Five long years. So many pivotal moments.

On Thursday, the Royal Commission into Institutional Responses to Child Sexual Abuse will hold its final hearing in Sydney after an extraordinary and often traumatic journey exposing the full scale of suffering of so many and those who failed them.

The well-needed $500 million inquiry, rightly prompted by former prime minister Julia Gillard, shone a harsh spotlight and found a shameful mess.

It found there was another stolen generation living among us; adults all across Australia living with the mental agony that comes from their childhoods being lost to vile brutality.

It’s now up to politicians and leaders of religious organisations to respond to their final report and recommendations. Effectively and swiftly.

For we will never forget the moment when Ballarat survivor Phil Nagle waved a tattered black and white photograph of his St Alipius school class from the early 1970s. More than 12 of them, he said, had taken their life as adults after being abused by the Christian Brothers who worked at the school.

Victims and family of the abused protesting outside the commission earlier this year. Photo: AAP

“I just wanted to honour my classmates who hadn’t made it and to be able to share their story,” he told The New Daily  on Wednesday, reflecting how he shocked the courtroom in May 2015.

“I wanted to show the royal commission the full impact of what had happened and I’m proud to have played my part.”

There would be many more emotional truth bombs to come during this impressively forensic inquiry which has made a nation – and the world – discover the full scale of decades of systematic, cruel abuse and sinister cover-ups which occurred in our religious institutions, state orphanages and elite private schools.

Voices of the once defenceless and meek were heard.

There would be a total of 57 public hearings across 444 sitting days, where the commission heard evidence from more than 1300 witnesses.

Commissioners also listened to personal accounts from about 8000 survivors through private sessions. Their words changed lives and educated the media and the public.

Vitally, they also inspired confidence in those who had never whispered their own experiences to a soul to finally speak up or press charges.

Bravery inspired bravery.

There would also be frequent drama and outrage. Last year Cardinal George Pell drew gasps from the survivors watching his testimony in person in Rome when he said that the crimes of convicted paedophile Gerald Ridsdale were “a sad story and it wasn’t of much interest to me”.

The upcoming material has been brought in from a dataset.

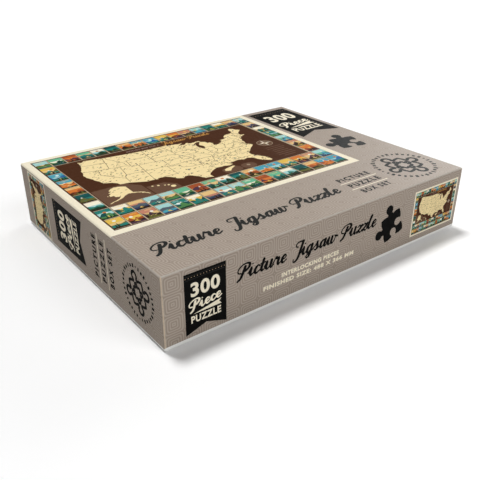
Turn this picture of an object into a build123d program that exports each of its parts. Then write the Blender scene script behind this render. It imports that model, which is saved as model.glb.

The same gasps were heard when the senior Archbishops were called to give evidence this year in Sydney.

Despite everything they had heard about the importance of reporting abuse it was clear the “sacred seal” confessional box was still an ongoing dilemma if they were told of crimes.

And so it went on.

George Pell

George Pell is fighting his own historical sexual abuse allegations, and will face a four-week pre-trial committal hearing in March. Photo: AAP

On Thursday, however, comes the most important moment of all as it draws to a close.

All this effort will be pointless unless recommendations are adhered to.

The commission has already warned there must be changes in the culture, structure and governance of institutions if the horrendous problems found by the inquiry are to be properly tackled.

Not only will Canberra have to act but the Vatican should too.

They will be made to ask serious far-reaching questions about celibacy, seminary training, isolation of priests and even changing canon law if they really do want to show the world they are prepared to put the safety of children first. Above religion. Above anything.

On Friday, the full report will be delivered to the Governor-General and the commission chairman, Justice Peter McClellan, who surely deserves a knighthood along with Gail Furness SC, who will present the National Library of Australia with a book of 1000 personal messages to the Australian community written by survivors.

We haven’t seen the messages yet but who can blame them if they state: “We’ve spoken, so now do something.”